El octavo mandamiento del decálogo de Juan Bosch para escribir un cuento dicta lo siguiente: “Cada cuento es un universo en sí mismo, que demanda el don creador en quien lo realiza. El escritor de cuentos es un artista; y para el artista (sea cuentista, novelista, poeta, escultor, pintor, músico) las reglas son leyes misteriosas, escritas para él por un senado sagrado que nadie conoce; y esas leyes son ineludibles”. La primera ley es la afluencia constante; la segunda, la del uso de las palabras indispensables para expresar acción.
En sus “Apuntes sobre el arte de escribir cuentos” (1958), Bosch delinea las técnicas fundamentales para construir una historia breve e intensa, en la que no cabrían ni debilidad ni digresión ni desvío; tampoco obviar que en un cuento el hecho es el tema, y que en su espacio y tiempo no hay lugar sino solo para un solo tema. Ese hecho o tema no puede ser cualquiera, debe ser humano, que conmueva al lector, no solo local, sino universal. El imperativo de que el cuento debe relatar un hecho y nada más que uno es lo que prefigura y demanda su relativa brevedad; aunque podría extenderse, pero, siempre en torno al mismo hecho.
En tal virtud, el maestro señala que el cuento debe empezar con el protagonista en acción, sea esta física o psicológica. Pero, nada de esto sería posible sin que el autor mida la intensidad de su vocación para escribir cuentos. Cuento quiere decir llevar cuenta, con palabras, de un hecho.
En su “Decálogo del perfecto cuentista” (1927), el maestro uruguayo Horacio Quiroga subraya ingredientes esenciales para escribir un buen cuento, entre los que destacan creer en un maestro como en Dios mismo; sentir la escritura como una cima inaccesible; desarrollar la personalidad del escritor como tarea de una larga paciencia; tener fe en el ardor de la creación y no en el triunfo presumible; medir bien las palabras con las que iniciar y cerrar una narración; hallar el adjetivo preciso; asumir el cuento como “una novela depurada de ripios”; evitar escribir atrapado en la emoción: hay que matarla, para revivirla en la trama, y por último, escribir sin pensar en el éxito o en el interés que pueda despertarse en los demás, es decir, escribir para sí mismo y sus personajes.
En el texto titulado “Del cuento breve y sus alrededores”, de “Último round” (1969), y en el ensayo “Algunos aspectos del cuento”, publicado en la revista “Casa de las Américas”, número 60, de 1970, el inigualable Julio Cortazar deja esbozado una suerte de decálogo acerca de cómo manejarse en estas lides, guardando distancia del espíritu de las recetas y valorando las enseñanzas de Poe y Quiroga.

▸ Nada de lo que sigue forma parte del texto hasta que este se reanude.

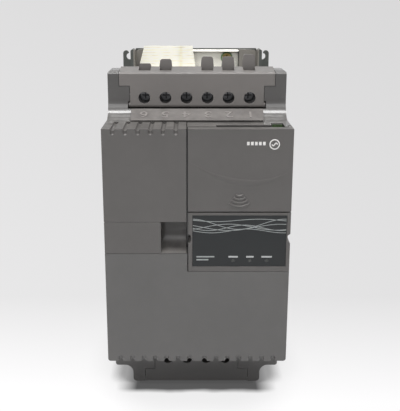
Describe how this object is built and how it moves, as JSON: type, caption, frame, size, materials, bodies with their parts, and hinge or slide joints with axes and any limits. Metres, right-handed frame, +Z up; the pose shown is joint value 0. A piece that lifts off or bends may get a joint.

Subraya, entre otros aspectos, la no existencia de leyes, sino de puntos de vista para escribir un cuento; se trata de una síntesis centrada en lo significativo de una historia; como en su adorado deporte del ring, el cuento debe ganar por “knock-out”, mientras la novela ganaría por puntos; la calidad del cuento va a depender del buen o mal tratamiento del lenguaje y la técnica, no de si son buenos o malos los personajes; significación, intensidad y tensión son las piedras angulares de un buen cuento; el cuento cierra un mundo como una esfera y debe procurar trascender a su propio creador; es en la alteración de lo normal donde radica lo fantástico de un cuento y no en el uso excesivo de la fantasía, y no se puede escribir cuentos si no se disciplina el oficio de escritor.
Escribir cuentos comprende estos y otros desafíos.